Dans CAMELIA, on développe des techniques basées sur l’apprentissage automatique et l’intelligence artificielle, pour exploiter efficacement le signal. L’objectif est de mettre au point une méthode pour s’affranchir au maximum du bruit des données et pour extraire le signal spectroscopique. Cette technique doit permettre la reconstruction de la distribution des éléments chimiques sur la surface de l’échantillon. Par ailleurs, la méthodologie doit être interprétable sur le plan spectroscopique et physico-chimique, et non supervisée, car aucune connaissance a priori des échantillons ne doit être requise.

Méthodologie

Dans le domaine de la cartographie LIBS, outre la méthode usuelle d’exploitation des spectres à partir l’intensité de raies prédéfinies, l’Analyse en Composantes Principales (ACP) a été proposée par plusieurs auteurs car elle permet de fournir des résultats interprétables et de façon non supervisée [1]. Cette méthode permet de cartographier en deux dimensions la distribution des éléments chimiques. La méthodologie proposée est basée sur des développements récents de l’ACP [2], qui ont montré des résultats prometteurs pour la réduction du bruit et la reconstruction du signal. Pour résoudre les problèmes soulevés par la spécificité des données de cartographie LIBS, nous avons proposé dans CAMELIA la technique HyperPCA [3, 4], basée sur le couplage d’une transformée en ondelettes pour la création d’une représentation parcimonieuse des données et la résolution des interférences spectrales, et d’une approche basée sur une fonction noyau pour la réduction du bruit. Cette procédure permet de s’affranchir de la présence d’une distribution du bruit aléatoire pour des jeux de données de grande dimensionnalité : cette configuration est typique de la cartographie LIBS et de l’imagerie hyperspectrale, ce qui permet l’exploitation de cette méthode. Notre démarche a donc consisté à comparer les résultats obtenus par l’approche univariée usuelle, par l’ACP et par l’HyperPCA, sur des jeux de données simulées et expérimentales.

Résultats

L’HyperPCA fournit une plus grande quantité d’information, avec une meilleure qualité, par rapport à la méthode usuelle et par rapport à l’ACP : on obtient un grand nombre de composantes lisibles même en présence d’un rapport signal/bruit très faible. De plus, l’utilisation d’une transformée en ondelettes permet de capturer les propriétés physiques des profils des raies d’émission. On observe enfin que les composantes calculées par HyperPCA sont souvent mono-élémentaires, ce qui permet d’obtenir des cartographies plus facilement interprétables.

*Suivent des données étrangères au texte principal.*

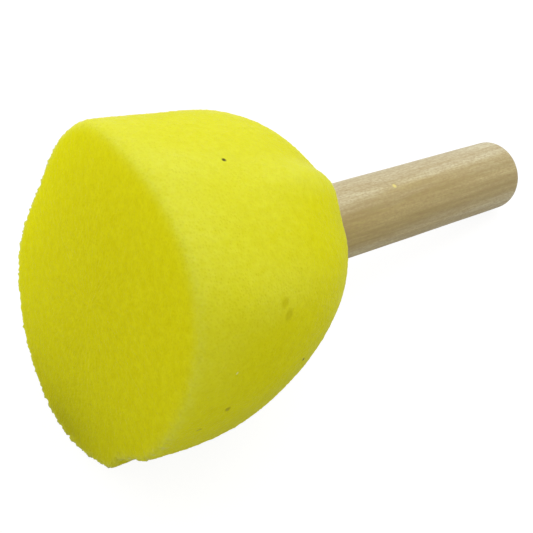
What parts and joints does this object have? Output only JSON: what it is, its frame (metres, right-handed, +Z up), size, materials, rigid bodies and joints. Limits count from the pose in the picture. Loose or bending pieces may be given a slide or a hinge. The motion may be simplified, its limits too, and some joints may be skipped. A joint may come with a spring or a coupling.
{
  "type": "foam sponge brush",
  "caption": "Round foam dabbing head with a flat working face, gathered in behind and glued onto the end of a short plain wooden dowel handle.",
  "frame": {"origin": "centre of the bounding box on the surface that the brush lies on", "axes": "+Z up from that surface; the dowel's free end points along +X and slopes down 13.6 degrees; the working face looks along -X, slightly up and 11 degrees aside towards +Y"},
  "size_m": [0.1182, 0.06, 0.062],
  "materials": {
    "foam": "matte",
    "glue": "satin",
    "wood": "matte"
  },
  "bodies": {
    "stick": {"handle": "wood", "glue_bond": "glue"},
    "sponge": {"foam_head": "foam"}
  },
  "joints": [
    {"name": "dab_press", "type": "slide", "parent": "stick", "child": "sponge", "axis": [0.972, 0, -0.235], "range_m": [0, 0.01], "stiffness_N_per_m": 1000, "deforming": ["foam_head"]}
  ]
}
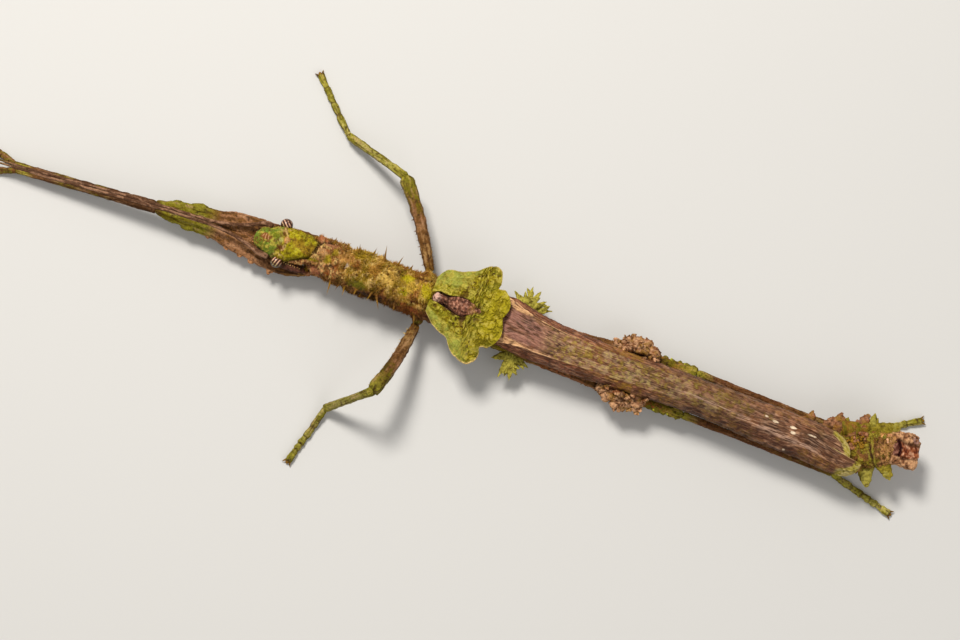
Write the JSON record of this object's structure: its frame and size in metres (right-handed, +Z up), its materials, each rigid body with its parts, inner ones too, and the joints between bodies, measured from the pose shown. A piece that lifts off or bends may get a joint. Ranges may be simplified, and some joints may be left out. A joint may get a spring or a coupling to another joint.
{
  "type": "neoclides stick insect model",
  "caption": "Still, life-size model of a winged mossy stick insect, flat on its feet, forelegs and feelers stretched forward, hind legs back along the body.",
  "frame": {"origin": "on the floor plane that the feet rest on, under the middle of the whole insect's box", "axes": "+X towards the end of the abdomen (the head points to -X), +Y to the insect's right side, +Z up"},
  "size_m": [0.1218, 0.0467, 0.0086],
  "materials": {
    "head": "rough green, moss-like cuticle",
    "eye": "glossy dark brown with pale stripes",
    "antenna": "brown, ringed",
    "thorax": "rough olive-brown cuticle with spines",
    "abdomen": "rough brown and green cuticle",
    "tegmen": "yellow-green, mottled, veined",
    "hindwing": "purple-brown, like bark, veined",
    "leg": "rough brown to green cuticle with lobes"
  },
  "bodies": {
    "root": {"abdomen_1": "abdomen", "abdomen_2": "abdomen", "abdomen_3": "abdomen", "abdomen_4": "abdomen", "abdomen_end": "abdomen", "abdomen_tip": "abdomen", "antenna_left": "antenna", "antenna_right": "antenna", "eye_left": "eye", "eye_right": "eye", "fore_coxa_left": "leg", "fore_coxa_right": "leg", "fore_femur_left": "leg", "fore_femur_right": "leg", "fore_tarsus_left": "leg", "fore_tarsus_right": "leg", "fore_tibia_left": "leg", "fore_tibia_right": "leg", "head": "head", "hind_coxa_left": "leg", "hind_coxa_right": "leg", "hind_femur_left": "leg", "hind_femur_right": "leg", "hind_tarsus_left": "leg", "hind_tarsus_right": "leg", "hind_tibia_left": "leg", "hind_tibia_right": "leg", "hindwing_left": "hindwing", "hindwing_right": "hindwing", "mesothorax": "thorax", "metathorax": "thorax", "mid_coxa_left": "leg", "mid_coxa_right": "leg", "mid_femur_left": "leg", "mid_femur_right": "leg", "mid_tarsus_left": "leg", "mid_tarsus_right": "leg", "mid_tibia_left": "leg", "mid_tibia_right": "leg", "prothorax": "thorax", "tegmen_left": "tegmen", "tegmen_right": "tegmen"}
  },
  "joints": []
}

Conclusion et perspectives

L’HyperPCA a été introduite dans le projet CAMELIA pour l’analyse des données hyperspectrales (LIBS en particulier). L’algorithme proposé montre des améliorations significatives par rapport aux méthodes de l’état de l’art, pour l’extraction de l’information physico-chimique, puisqu’il peut être employé en présence d’un rapport signal/bruit très faible. La quantité d’information récupérée et la qualité des composantes principales sont les avantages les plus évidents de cette technique. L’HyperPCA permet de grouper les raies d’émission dans les composantes par élément chimique, ce qui donne des cartographies facilement interprétables en termes de contributions mono-élémentaires. En perspective, on peut envisager d’appliquer cette approche à l’analyse quantitative par LIBS, car elle offre une méthode de réduction de dimensionnalité et d’extraction de composantes de très bonne qualité. Il serait également intéressant d’explorer d’autres applications de l’HyperPCA pour des tâches de segmentation d’image, ou encore d’étudier des méthodes plus avancées, comme l’ACP tensorielle, pour tenir compte de la distribution spatiale des données dans les cartographies.

Références

  • [a] R. Finotello, M. Tamaazousti and J.-B. Sirven, « Méthodes d’analyse en composantes principales innovantes pour l’imagerie hyperspectrale », Séminaire des 60 ans de la CETAMA, 19 – 21 octobre 2021, Nîmes, France
  • [b] R. Finotello, M. Tamaazousti and J.-B. Sirven, « HyperPCA: An Advanced Framework of Principal Components Analysis for Hyperspectral Images », Séminaire annuel PE-PTC, 22 – 24 novembre 2021, Grenoble, France
  • [c] R. Finotello, M. Tamaazousti and J.-B. Sirven, « Sparse Representations and Kernel-based PCA », EMSLIBS 2021, 29 novembre – 2 décembre 2021, Gijón, Espagne
  • [1] L. Jolivet et al., “Review of the recent advances and applications of LIBS-based imaging,” Spectrochimica Acta Part B: Atomic Spectroscopy 151 (2019) 41–53. doi:10.1016/j.sab.2018.11.008.